SLC: Is performing for a drag king show different than performing for a dedicated burlesque show audience?
ELL: That’s a good question. There is some crossover in audience attendance, and for the most part the crowds are all loud, appreciative and classy. I found that the drag king audience was a bit more forgiving if they couldn’t hear me singing or if someone missed a step in their routine, and I really liked being able to break out of my shell and be a sleazy guy instead of a cute girl (for 3 minutes anyway)—it was a safe environment to do that in, and that appealed to me. I think the drag and burlesque scenes are experiencing more of a crossover in Vancouver since I left and that’s a good thing. In Seattle, we have drag performers and burlesque dancers on the same stage often.

SLC: Who are your burlesque inspirations?
ELL: I’m pretty sure that Lola Lockeheart was inspired by Audrey Hepburn and her incredible balance of childlike wonder and graceful elegance, and Marilyn Monroe’s naïve sexuality and underappreciated intelligence and comedic timing. But as a performer, I am inspired by the people I know and have seen perform live…my peers: April O’Peel for her originality and her ability to look hot as a giant banana, Burgundy Brixx because she can literally do anything, Melody Mangler for her ability to be super sexy and then super crazy-weird, Nicky Ninedoors for her voice and her complete grasp of the sultry, classic style, Lola Frost for her sexy-you-can’t-look-away-while-she-is-on-stage magnetism and Darla DeVine for her complete adorableness and beautiful costumes.
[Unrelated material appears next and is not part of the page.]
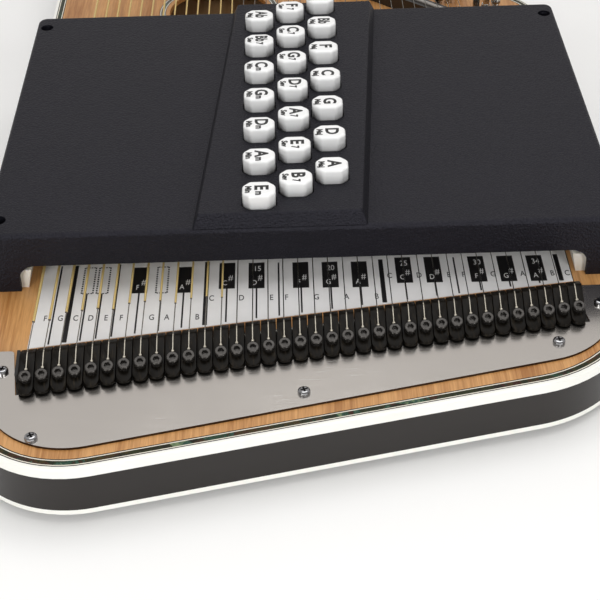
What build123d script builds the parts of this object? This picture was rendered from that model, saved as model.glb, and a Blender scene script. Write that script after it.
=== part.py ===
from build123d import *
import math
import os

# Chorded zither (autoharp) lying on its back, in millimetres.
# X runs across the strings (bass at -X), Y along them (anchor end at -Y), Z up from the feet.

# ---- body
BODY_WIDTH = 304.0
BODY_LENGTH = 572.0
BODY_DEPTH = 26.0
FOOT_HEIGHT = 5.0
TREBLE_SIDE_END = 117.0          # where the treble side turns into the diagonal
DIAGONAL_SLOPE = 42.8            # degrees from the X axis
ANCHOR_SLANT = 12.3              # degrees, lower end of the body
BASS_ANCHOR_RADIUS = 50.0
TREBLE_ANCHOR_RADIUS = 64.0
DIAGONAL_RADIUS = 40.0
PIN_END_RADIUS = 36.0
SOUNDBOARD_THICKNESS = 3.0
BACK_THICKNESS = 2.5
RAIL_WIDTH = 14.0
BLOCK_REACH = 8.0                # anchor block beyond the fine tuners
PIN_BLOCK_REACH = 10.0           # pin block on the string side of the bridge
BRACE_WIDTH = 8.0
BRACE_HEIGHT = 12.0
BRACE_OFFSETS = (143.0, 279.0)   # from the fine tuners at the first string
BINDING_WIDTH = 2.0
TOP_BINDING_HEIGHT = 5.1
BINDING_ROUND = 0.8
PURFLING_DEPTH = 0.8
PURFLING_LINE = 0.5
ABALONE_WIDTH = 2.3

# ---- sound hole
HOLE_RADIUS = 31.0
HOLE_X = -47.5
HOLE_OFFSET = 339.0              # from the fine tuners at the first string
ROSETTE_GAP = 2.5
ROSETTE_WIDTH = 4.0

# ---- strings
STRING_NOTES = ("F G C D E F F# G A A# B C C# D D# E F F# G G# A A# B "
                "C C# D D# E F F# G G# A A# B C").split()
STRING_PITCH = 7.0
WOUND_COUNT = 13
CORE_RADIUS = 0.25
WOUND_RADIUS_FIRST = 0.65
WOUND_RADIUS_LAST = 0.45
PLAIN_RADIUS_FIRST = 0.26
PLAIN_RADIUS_LAST = 0.20
WINDING_STARTS = (21, 21, 25, 25, 25, 23, 26, 26, 25, 22, 24, 24, 22)
WINDING_PAST_SADDLE = 0.4        # share of the way from saddle to pin
STRING_START = 0.6               # string starts this far past the crest of its lever
STRING_CLEARANCE = 0.12

# ---- fine tuners
TUNER_SETBACK = 72.8             # tuner front from the body edge, at the first string
TUNER_SLANT = 8.56
LEVER_GAP = 0.4                  # between neighbouring levers
LEVER_WIDTH = STRING_PITCH - LEVER_GAP
LEVER_FRONT_HEIGHT = 8.5
LEVER_CREST_BACK = 5.0
LEVER_CREST_HEIGHT = 10.5
LEVER_CREST_ROUND = 3.0
LEVER_LENGTH = 23.6
LEVER_SLOPE = 21.8
LEVER_FLOOR = 2.0                # underside of the lever above the soundboard
LEVER_LIP_FLOOR = 1.6
LEVER_LIP = 1.2
LEVER_WEB_BACK = 6.4
LEVER_WEB_RISE = 0.35            # underside of the lever above the pivot axis
PIVOT_BACK = 3.6
PIVOT_HEIGHT = 3.4
PIVOT_RADIUS = 1.5
RUNNING_CLEARANCE = 0.06
BED_CLEARANCE = 0.02
SCREW_BACK = 16.5
SCREW_RADIUS = 1.5
SCREW_HEAD_RADIUS = 2.75
SCREW_HEAD_HEIGHT = 3.0
SCREW_LENGTH = 11.0
SCREW_SEAT_GAP = 0.15
SCREW_LEVER_HOLE = 2.0
HEX_SOCKET = 2.5
HEX_DEPTH = 1.6
BALL_BACK = 12.6
BALL_RADIUS = 0.7
BALL_HOLE_RADIUS = 0.95
TAIL_RADIUS = 0.25
TUNER_BASE_DEPTH = 8.0
TUNER_BASE_TOP = 1.0
TUNER_BASE_LENGTH = 20.6
TUNER_BASE_BASS_END = 7.2        # base beyond the outer strings, along the tuner line
TUNER_BASE_TREBLE_END = 1.9
TUNER_RAIL_WIDTH = 4.0
SLOT_CLEARANCE = 0.15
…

Although I have a great appreciation for Gypsy Rose Lee etc, they don’t inspire me to do what I do… my friends do and mostly, the audience does.

SLC: What are your plans for the future, burlesque and otherwise?
ELL: I would love to open a theatre for burlesque and give it the home it so rightly deserves, so I’m kind of working on that right now. I do plan to get back into dancing once my son has relinquished his need of my mammaries.…haha
   Right now I am doing some straight acting and just rockin’ the real-life-homemaker pin-up thing.